The WebDOC project aimed at the following:

  • investigating in what way these 17th century editions can best be digitalised without damaging the books
  • making the whole of the collection available in electronic form (presentation of digital collection)
  • investigating what OCR method (if any) can best be used for making the Hebrew characters optical recognisable (conversion from image to searchable and editable text).
We will discuss briefly what were the problems we met during the project, and what choices we made in order to get to our goal.

Digitalisation without damaging the books
Most books of the collection would be damaged if pushed against the glass plate of a flatbed scanner, so they had to be scanned top side up. There were three ways in which the books could be handeled for digitalisation: photographing by digital camera, or by video camera and then converting the video stills to a digital format, or by an 'ordinary' analogous camera and then converting the microfilm to a digital format.

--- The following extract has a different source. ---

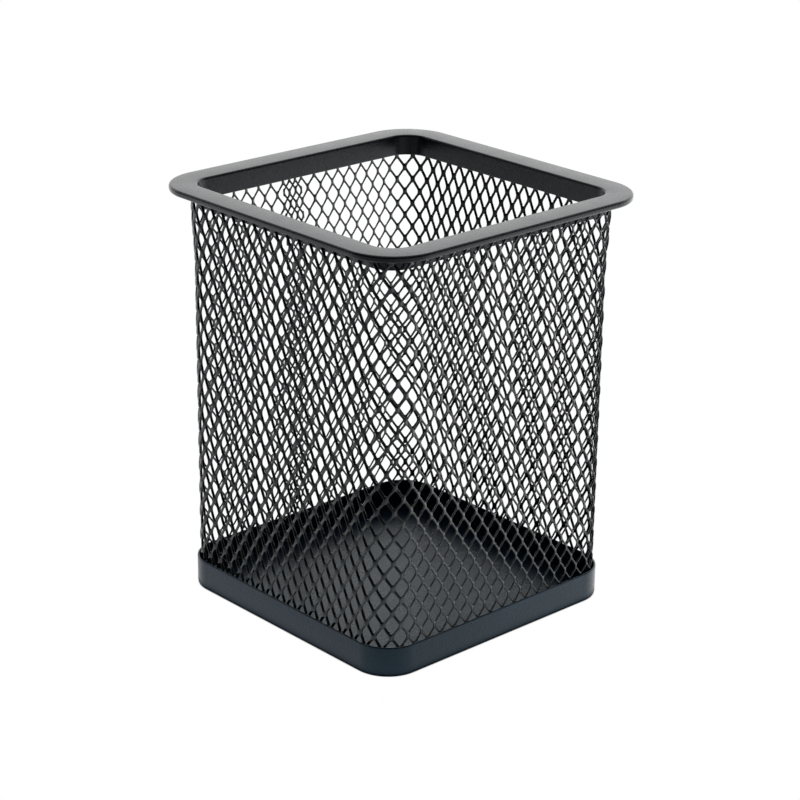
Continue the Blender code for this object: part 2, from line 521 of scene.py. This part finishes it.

Using a digital camera proved to be too expensive because every shot had to be focussed manually, which would take far too long for the entire collection (23.862 pages).
The use of a video camera took even more time: a page had to be divided in at least two, but preferably four parts in order to get a legible page.
Using an ordinary analogous camera with a subsequent run in a SunRise microfilm scanner proved to be the best: in the first place, film is known to have a lifespan of at least a hundred years. Secondly, film obtains the highest possible contrast, which is very important for the next step: digitalisation. In the third place, the right settings for digitalisation by the microfilm scanner could be done at the beginning of the film and remained valid for the whole of it, so it took very little time to digitalise the films in this way: filming and running the resulting analogous images through the microfilm scanner took less time than photographing the collection by digital camera, and the images were clearer because the basis of digitalisation, a film of very high contrast, proved to be more suitable than the original pages.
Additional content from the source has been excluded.